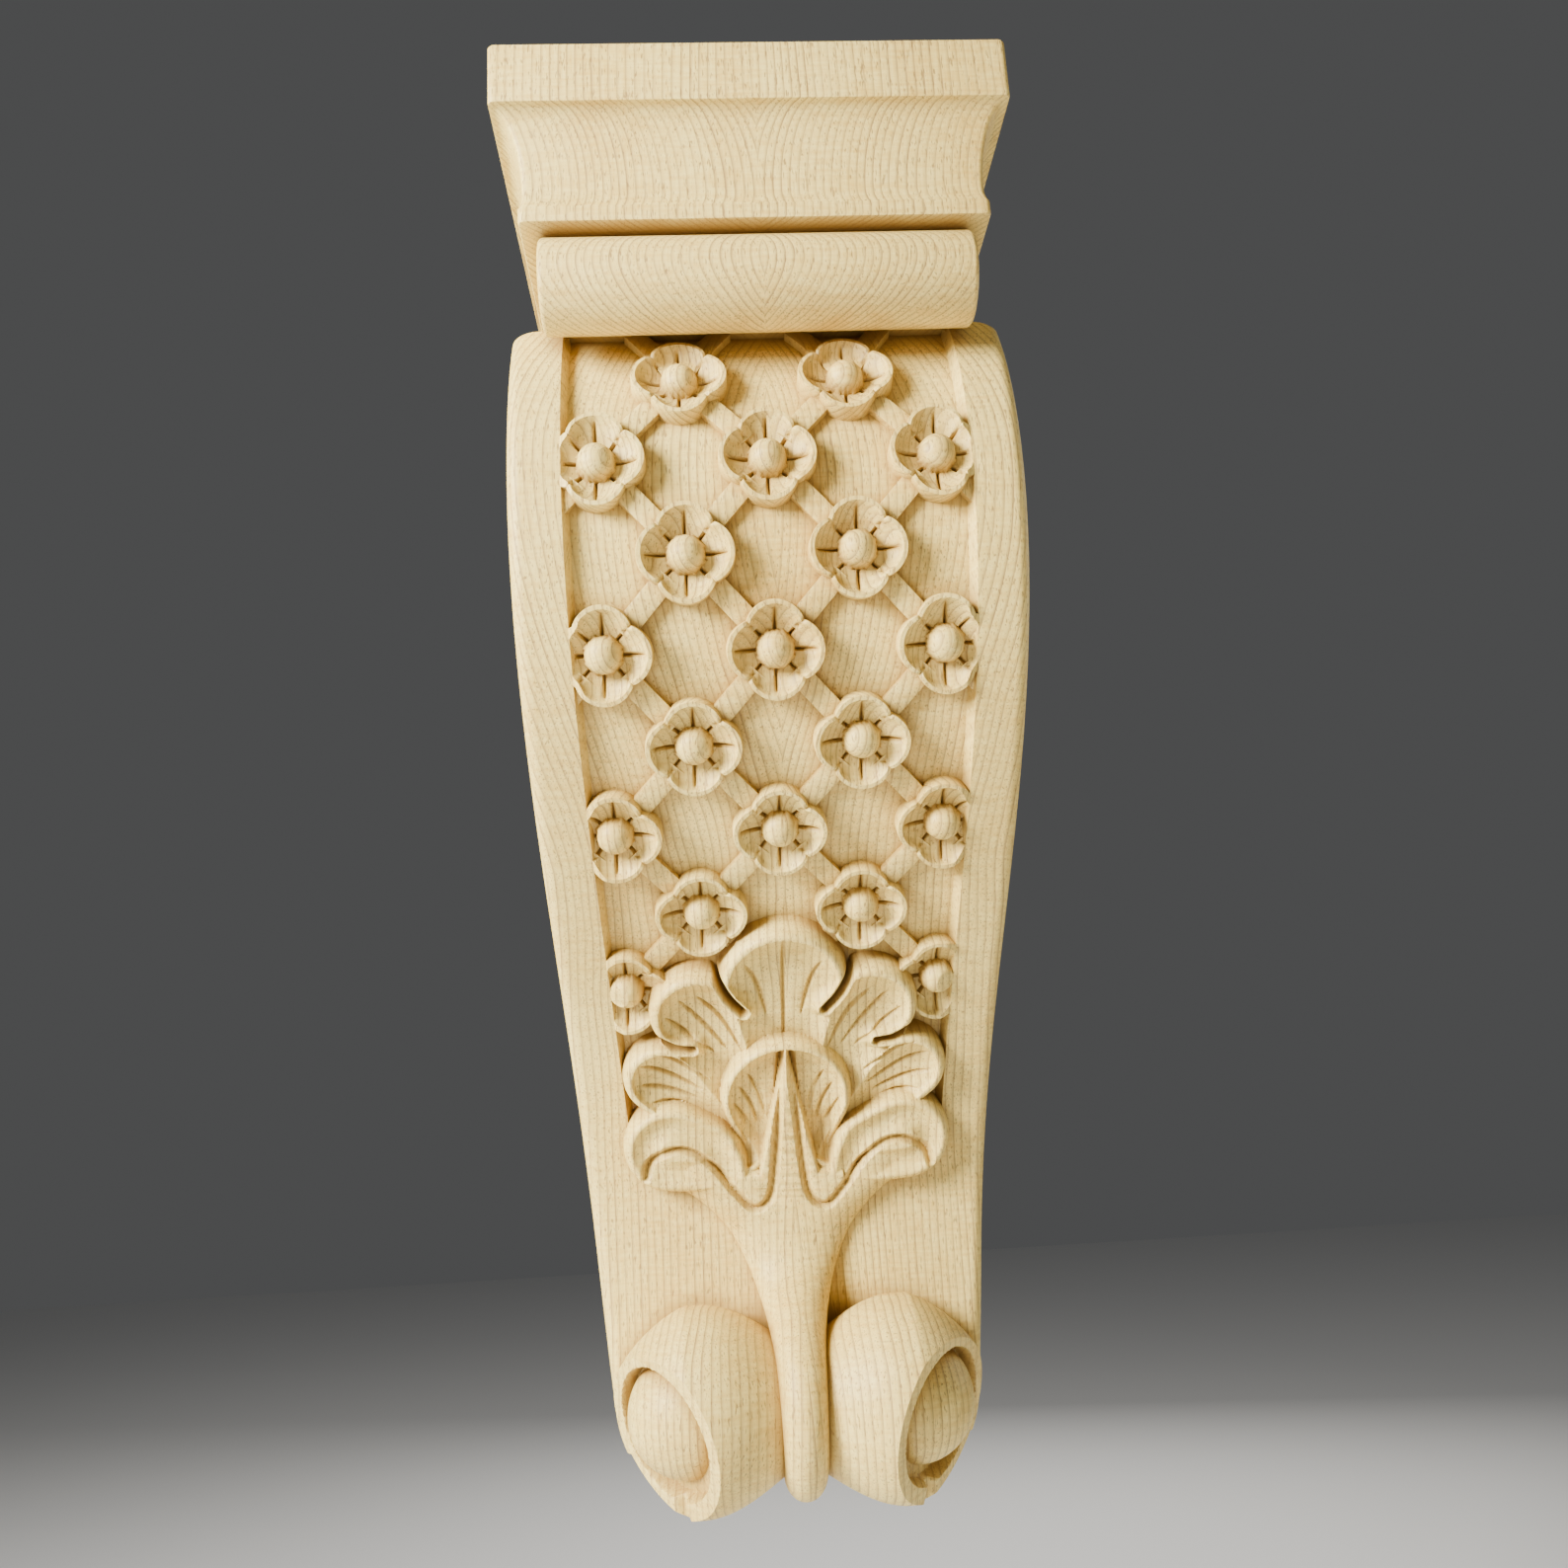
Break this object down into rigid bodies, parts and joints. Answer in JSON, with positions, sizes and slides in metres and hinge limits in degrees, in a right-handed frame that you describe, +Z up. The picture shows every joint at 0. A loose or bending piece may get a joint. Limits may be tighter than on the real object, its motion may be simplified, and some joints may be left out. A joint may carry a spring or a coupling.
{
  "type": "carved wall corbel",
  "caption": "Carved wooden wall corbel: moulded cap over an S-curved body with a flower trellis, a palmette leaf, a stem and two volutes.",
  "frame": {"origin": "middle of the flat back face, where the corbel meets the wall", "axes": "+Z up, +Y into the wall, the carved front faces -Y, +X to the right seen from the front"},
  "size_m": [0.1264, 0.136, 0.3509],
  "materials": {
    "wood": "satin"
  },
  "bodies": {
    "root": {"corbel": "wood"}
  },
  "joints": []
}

※ ※ ※

### Work to be completed
Return all of the data precisely as it appears.

### Result of this task
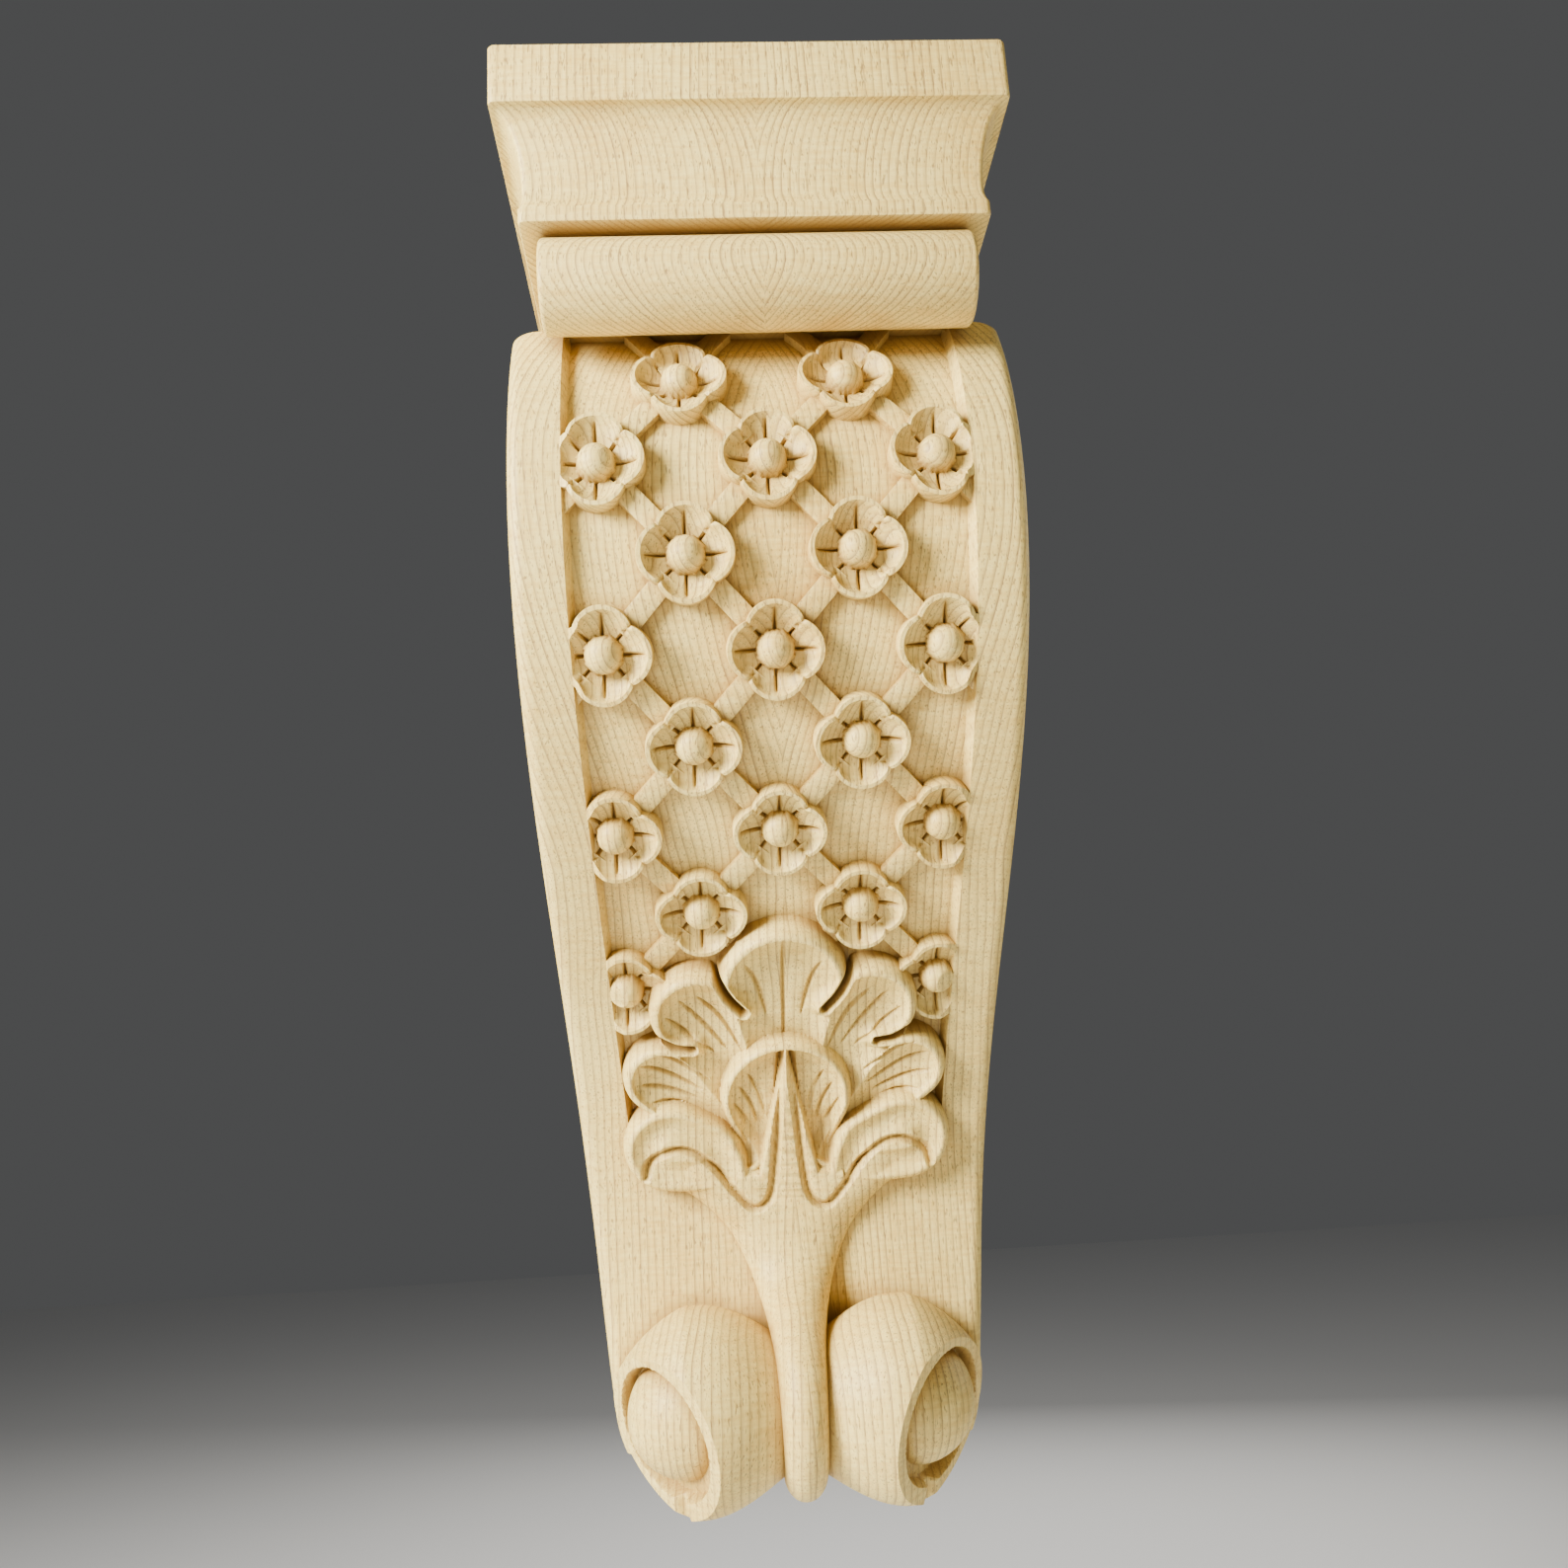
Break this object down into rigid bodies, parts and joints. Answer in JSON, with positions, sizes and slides in metres and hinge limits in degrees, in a right-handed frame that you describe, +Z up. The picture shows every joint at 0. A loose or bending piece may get a joint. Limits may be tighter than on the real object, its motion may be simplified, and some joints may be left out. A joint may carry a spring or a coupling.
{
  "type": "carved wall corbel",
  "caption": "Carved wooden wall corbel: moulded cap over an S-curved body with a flower trellis, a palmette leaf, a stem and two volutes.",
  "frame": {"origin": "middle of the flat back face, where the corbel meets the wall", "axes": "+Z up, +Y into the wall, the carved front faces -Y, +X to the right seen from the front"},
  "size_m": [0.1264, 0.136, 0.3509],
  "materials": {
    "wood": "satin"
  },
  "bodies": {
    "root": {"corbel": "wood"}
  },
  "joints": []
}